This chocolate pie tastes really good as a chilled dessert with seasonal berries and whipped cream or ice-cream.
The pastry shell can be bought from your local supermarket for a coulple of dollars, or can be made using a short crust pastry mix.
- 1 ready-made pie or tart crust
- 315mL (1 1/3 cups) double cream
- 2 level tablespoons caster (granulated) sugar
- Small pinch of salt
- 115g (4 oz./1 stick) unsalted butter, softened
- 455g (16 oz.) Best quality cooking chocolate, broken up into small chunks
- 100mL (1/3 to 1/2 cup) cold milk
Place double cream, sugar, and pinch of salt in pan and bring to a boil.
As soon as the mixture has boiled, remove from heat and add butter and chocolate.
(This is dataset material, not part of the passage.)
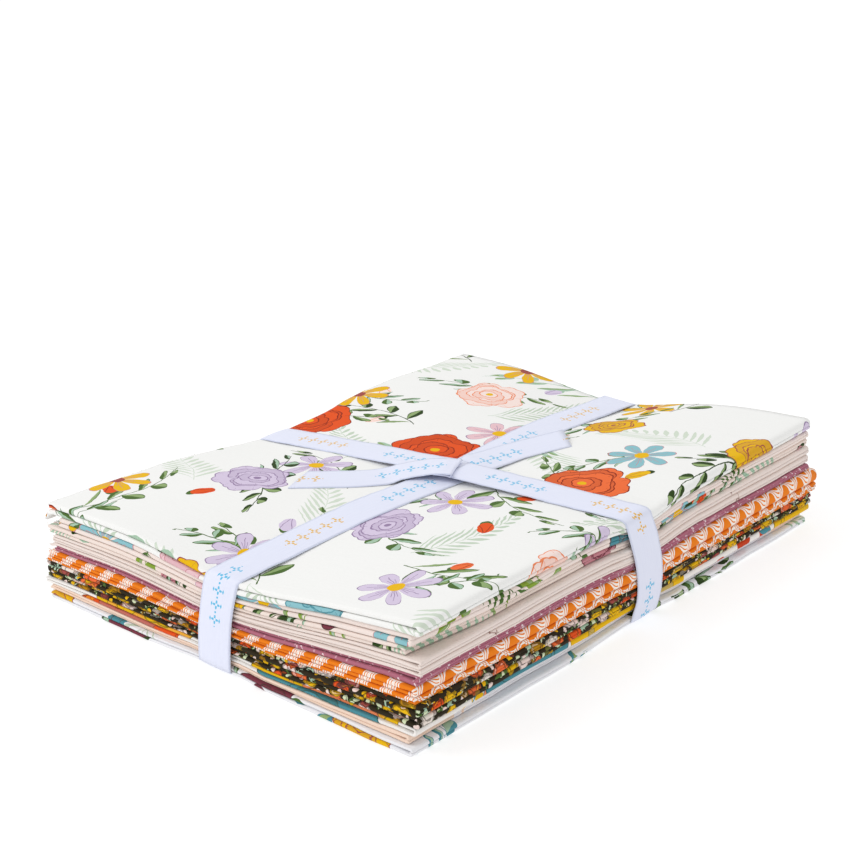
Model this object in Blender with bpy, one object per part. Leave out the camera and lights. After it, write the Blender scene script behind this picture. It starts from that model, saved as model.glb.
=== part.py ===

Stir until it has compleatly melted.
Allow the mixture to cool slightly.
While cooling, stir in at least 3/4 of the cold milk until smooth and shiny.
Sometimes this mixture looks like a split.
Allow mixture to cool down some and whisk in the rest of the cold milk until smooth.
(If extra milk is needed that is okay).
Scrape the mixture into the pastry shell, and allow it to cool for around 1-2 hours.
Serve with fresh berries and ice cream.